I am coming around to the view that nonlinear “threshold effects” -- the macro equivalent of the tipping point -- will probably play an important role in unmasking the endgame in today’s liquidity-driven unbalanced world. The breaking point in this case will probably be determined by a combination of economic and psychological factors. That’s because the sustainability of America’s current account deficit -- by far, the most serious imbalance in today’s unbalanced world -- is critically dependent on the confidence that foreign investors place in dollar-denominated assets. If that confidence were to falter for any reason, the subsequent venting of the pressures stemming from the massive US external deficit may be swift and severe -- with important spillover effects on other markets and wealth-dependent economies around the world.
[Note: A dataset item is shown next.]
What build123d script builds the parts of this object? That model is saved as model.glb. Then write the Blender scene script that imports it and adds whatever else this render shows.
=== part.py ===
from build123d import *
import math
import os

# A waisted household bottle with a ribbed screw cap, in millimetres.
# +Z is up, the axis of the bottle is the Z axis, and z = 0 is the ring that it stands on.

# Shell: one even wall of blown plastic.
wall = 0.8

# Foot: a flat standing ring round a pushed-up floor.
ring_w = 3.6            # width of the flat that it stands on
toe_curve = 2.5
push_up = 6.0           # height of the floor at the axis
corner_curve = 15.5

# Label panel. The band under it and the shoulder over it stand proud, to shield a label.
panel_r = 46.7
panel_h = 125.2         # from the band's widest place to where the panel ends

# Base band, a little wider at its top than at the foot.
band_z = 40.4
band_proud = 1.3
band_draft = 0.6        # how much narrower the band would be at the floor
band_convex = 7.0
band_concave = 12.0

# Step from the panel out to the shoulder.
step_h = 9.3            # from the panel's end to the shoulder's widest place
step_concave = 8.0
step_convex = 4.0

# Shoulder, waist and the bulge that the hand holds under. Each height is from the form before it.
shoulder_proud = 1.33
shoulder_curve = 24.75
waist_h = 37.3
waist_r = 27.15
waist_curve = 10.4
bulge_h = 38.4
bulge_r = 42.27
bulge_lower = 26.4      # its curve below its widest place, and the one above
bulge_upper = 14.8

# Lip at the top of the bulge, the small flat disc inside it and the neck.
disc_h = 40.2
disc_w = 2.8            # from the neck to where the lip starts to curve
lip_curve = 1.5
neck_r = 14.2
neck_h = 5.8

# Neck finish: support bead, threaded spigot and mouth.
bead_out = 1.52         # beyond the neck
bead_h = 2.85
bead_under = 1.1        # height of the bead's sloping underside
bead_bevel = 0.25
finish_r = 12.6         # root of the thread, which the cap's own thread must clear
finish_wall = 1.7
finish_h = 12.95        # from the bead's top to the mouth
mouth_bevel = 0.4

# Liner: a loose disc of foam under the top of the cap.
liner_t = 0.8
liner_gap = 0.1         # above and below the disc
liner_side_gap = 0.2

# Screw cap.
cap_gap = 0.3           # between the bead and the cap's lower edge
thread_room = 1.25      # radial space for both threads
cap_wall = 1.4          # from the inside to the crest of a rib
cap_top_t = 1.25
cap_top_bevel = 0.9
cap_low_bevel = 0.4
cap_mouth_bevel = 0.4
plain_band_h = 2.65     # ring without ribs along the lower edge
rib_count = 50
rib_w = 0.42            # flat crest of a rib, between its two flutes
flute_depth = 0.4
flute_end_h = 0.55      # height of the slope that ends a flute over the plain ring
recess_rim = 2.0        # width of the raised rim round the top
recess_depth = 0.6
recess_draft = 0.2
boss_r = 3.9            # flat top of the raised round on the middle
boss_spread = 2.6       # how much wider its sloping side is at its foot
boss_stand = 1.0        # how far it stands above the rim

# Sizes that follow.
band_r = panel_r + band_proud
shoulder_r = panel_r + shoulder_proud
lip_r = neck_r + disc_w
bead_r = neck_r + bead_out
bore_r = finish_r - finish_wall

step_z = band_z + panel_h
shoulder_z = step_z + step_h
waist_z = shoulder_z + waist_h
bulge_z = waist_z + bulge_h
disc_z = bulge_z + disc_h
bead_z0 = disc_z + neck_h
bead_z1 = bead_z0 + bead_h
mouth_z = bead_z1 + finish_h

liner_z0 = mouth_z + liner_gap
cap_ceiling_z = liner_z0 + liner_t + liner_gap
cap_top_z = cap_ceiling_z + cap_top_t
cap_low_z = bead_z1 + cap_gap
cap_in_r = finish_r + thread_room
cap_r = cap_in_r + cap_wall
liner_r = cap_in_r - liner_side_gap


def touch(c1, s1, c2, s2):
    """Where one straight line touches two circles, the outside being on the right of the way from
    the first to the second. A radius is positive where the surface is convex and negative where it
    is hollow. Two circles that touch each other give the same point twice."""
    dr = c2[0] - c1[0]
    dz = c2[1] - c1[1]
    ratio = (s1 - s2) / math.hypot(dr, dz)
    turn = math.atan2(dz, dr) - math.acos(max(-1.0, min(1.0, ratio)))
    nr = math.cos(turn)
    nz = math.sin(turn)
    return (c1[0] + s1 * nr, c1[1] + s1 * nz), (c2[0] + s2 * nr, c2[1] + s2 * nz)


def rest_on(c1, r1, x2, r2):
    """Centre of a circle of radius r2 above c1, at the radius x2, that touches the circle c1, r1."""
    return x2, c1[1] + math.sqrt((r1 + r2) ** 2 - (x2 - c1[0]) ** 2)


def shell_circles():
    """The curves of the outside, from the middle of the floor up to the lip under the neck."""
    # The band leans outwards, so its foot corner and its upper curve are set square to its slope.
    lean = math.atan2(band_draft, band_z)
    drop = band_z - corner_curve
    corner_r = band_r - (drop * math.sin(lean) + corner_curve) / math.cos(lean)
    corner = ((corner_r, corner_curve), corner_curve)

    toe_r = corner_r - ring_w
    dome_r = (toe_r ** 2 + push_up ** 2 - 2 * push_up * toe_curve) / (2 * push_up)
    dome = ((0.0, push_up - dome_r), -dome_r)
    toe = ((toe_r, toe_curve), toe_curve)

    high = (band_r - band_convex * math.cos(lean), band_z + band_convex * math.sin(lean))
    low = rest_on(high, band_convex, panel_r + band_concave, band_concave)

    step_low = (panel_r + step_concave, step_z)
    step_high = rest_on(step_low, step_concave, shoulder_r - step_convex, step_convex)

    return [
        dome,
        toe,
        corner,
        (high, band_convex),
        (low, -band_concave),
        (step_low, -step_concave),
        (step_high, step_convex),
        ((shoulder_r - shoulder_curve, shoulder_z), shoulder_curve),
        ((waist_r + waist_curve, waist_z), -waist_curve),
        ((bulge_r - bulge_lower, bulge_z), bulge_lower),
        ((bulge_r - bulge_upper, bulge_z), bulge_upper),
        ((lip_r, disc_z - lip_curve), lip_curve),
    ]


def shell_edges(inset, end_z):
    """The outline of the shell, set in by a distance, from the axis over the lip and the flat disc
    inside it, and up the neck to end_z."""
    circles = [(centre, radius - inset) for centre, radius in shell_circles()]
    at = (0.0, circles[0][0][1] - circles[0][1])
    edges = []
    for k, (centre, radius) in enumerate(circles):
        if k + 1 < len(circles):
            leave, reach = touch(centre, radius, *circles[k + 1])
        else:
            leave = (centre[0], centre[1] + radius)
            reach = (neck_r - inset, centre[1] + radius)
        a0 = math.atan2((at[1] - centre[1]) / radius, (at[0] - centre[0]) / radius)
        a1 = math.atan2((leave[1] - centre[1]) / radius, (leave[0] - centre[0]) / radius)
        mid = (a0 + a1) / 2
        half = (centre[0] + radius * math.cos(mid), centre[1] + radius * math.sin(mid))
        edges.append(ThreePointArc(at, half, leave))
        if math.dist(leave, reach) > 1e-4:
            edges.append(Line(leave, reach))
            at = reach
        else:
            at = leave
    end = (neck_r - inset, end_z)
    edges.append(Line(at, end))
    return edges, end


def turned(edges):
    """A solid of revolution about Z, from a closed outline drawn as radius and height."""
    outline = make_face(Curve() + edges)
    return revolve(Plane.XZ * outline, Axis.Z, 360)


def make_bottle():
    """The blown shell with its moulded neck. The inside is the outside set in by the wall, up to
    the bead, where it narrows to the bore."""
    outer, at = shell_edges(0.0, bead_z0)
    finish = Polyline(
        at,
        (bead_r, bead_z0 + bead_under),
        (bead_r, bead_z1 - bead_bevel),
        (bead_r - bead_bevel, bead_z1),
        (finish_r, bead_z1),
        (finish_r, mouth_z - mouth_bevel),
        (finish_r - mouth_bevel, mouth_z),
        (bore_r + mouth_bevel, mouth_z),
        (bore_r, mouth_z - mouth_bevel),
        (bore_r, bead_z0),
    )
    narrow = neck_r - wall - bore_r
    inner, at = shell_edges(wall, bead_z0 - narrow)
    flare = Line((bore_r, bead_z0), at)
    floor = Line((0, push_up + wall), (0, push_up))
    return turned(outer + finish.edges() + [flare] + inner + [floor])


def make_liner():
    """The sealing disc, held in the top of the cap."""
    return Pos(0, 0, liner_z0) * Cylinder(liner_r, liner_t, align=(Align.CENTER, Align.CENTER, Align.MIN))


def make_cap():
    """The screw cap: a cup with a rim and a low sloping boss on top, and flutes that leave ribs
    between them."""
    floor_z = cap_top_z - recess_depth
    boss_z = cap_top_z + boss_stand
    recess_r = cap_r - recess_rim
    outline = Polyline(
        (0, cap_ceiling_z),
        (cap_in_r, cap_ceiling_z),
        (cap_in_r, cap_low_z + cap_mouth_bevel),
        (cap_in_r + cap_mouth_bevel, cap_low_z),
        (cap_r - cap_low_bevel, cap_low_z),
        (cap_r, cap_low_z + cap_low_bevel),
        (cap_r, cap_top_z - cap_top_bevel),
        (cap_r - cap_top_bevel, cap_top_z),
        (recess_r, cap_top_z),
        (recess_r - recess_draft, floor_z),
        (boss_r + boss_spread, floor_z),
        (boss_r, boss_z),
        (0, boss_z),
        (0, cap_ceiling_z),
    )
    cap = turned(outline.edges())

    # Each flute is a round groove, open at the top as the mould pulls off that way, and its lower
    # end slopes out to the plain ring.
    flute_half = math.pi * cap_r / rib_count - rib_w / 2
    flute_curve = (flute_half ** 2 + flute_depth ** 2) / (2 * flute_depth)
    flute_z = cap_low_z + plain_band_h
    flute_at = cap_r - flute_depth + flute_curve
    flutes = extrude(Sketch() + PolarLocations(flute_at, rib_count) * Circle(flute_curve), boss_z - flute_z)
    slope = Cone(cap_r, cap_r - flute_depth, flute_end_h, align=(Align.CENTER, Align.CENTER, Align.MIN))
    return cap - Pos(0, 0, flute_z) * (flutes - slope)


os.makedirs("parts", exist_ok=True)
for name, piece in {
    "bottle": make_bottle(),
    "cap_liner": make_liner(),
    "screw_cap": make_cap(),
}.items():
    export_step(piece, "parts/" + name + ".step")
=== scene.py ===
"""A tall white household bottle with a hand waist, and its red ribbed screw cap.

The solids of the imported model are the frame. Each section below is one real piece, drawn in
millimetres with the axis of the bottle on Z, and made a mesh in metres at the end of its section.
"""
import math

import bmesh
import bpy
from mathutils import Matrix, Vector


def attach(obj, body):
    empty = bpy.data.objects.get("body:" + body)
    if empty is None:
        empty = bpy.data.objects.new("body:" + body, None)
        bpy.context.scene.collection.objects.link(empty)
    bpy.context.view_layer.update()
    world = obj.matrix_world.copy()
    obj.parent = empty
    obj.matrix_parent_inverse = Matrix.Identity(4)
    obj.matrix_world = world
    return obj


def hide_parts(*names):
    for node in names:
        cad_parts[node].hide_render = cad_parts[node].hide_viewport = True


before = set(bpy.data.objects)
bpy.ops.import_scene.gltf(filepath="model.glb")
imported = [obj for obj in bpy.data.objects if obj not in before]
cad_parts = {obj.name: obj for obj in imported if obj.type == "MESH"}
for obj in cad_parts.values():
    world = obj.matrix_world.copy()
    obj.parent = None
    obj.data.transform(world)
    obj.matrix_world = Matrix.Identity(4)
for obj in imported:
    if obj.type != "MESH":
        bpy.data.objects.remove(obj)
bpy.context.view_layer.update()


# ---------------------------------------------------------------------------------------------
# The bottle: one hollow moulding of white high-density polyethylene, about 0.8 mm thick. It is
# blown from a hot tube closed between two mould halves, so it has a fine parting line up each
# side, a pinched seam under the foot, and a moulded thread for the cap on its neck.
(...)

I honestly don’t know if the bond market and oil prices are now at thresholds that could spark such pyrotechnics. I suspect it could take something more in the 5.5% to 6% range for yields on long Treasuries to qualify as a full-blown tipping point. Even so, a 5% bond yield and $70 oil are much closer to that possibility than has been the case in a long time. Moreover, it’s important to note that this confluence of forces is not occurring in isolation -- it is playing out in the increasingly ominous context of a post-US-housing bubble shakeout and an increase in protectionist pressures.
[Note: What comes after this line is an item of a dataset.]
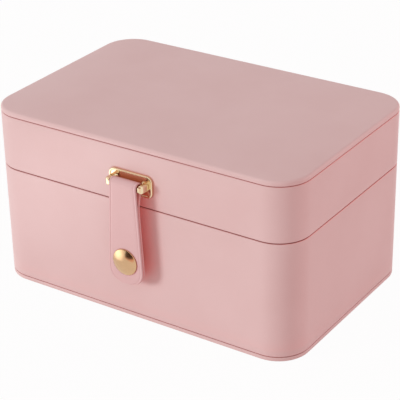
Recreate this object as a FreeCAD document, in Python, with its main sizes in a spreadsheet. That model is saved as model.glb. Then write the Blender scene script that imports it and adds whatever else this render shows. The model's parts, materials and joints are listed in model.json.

Courtesy of a more-than-ample cushion of excess liquidity, an unbalanced global economy has endured an extraordinary array of destabilizing developments in recent years. This had led to excesses in many segments of world financial markets -- especially in some of the riskiest markets, such as emerging-market debt and equities. Investors are now taking liquidity-induced resilience in the global economy for granted. Maybe Iceland was the canary in the coal mine after all.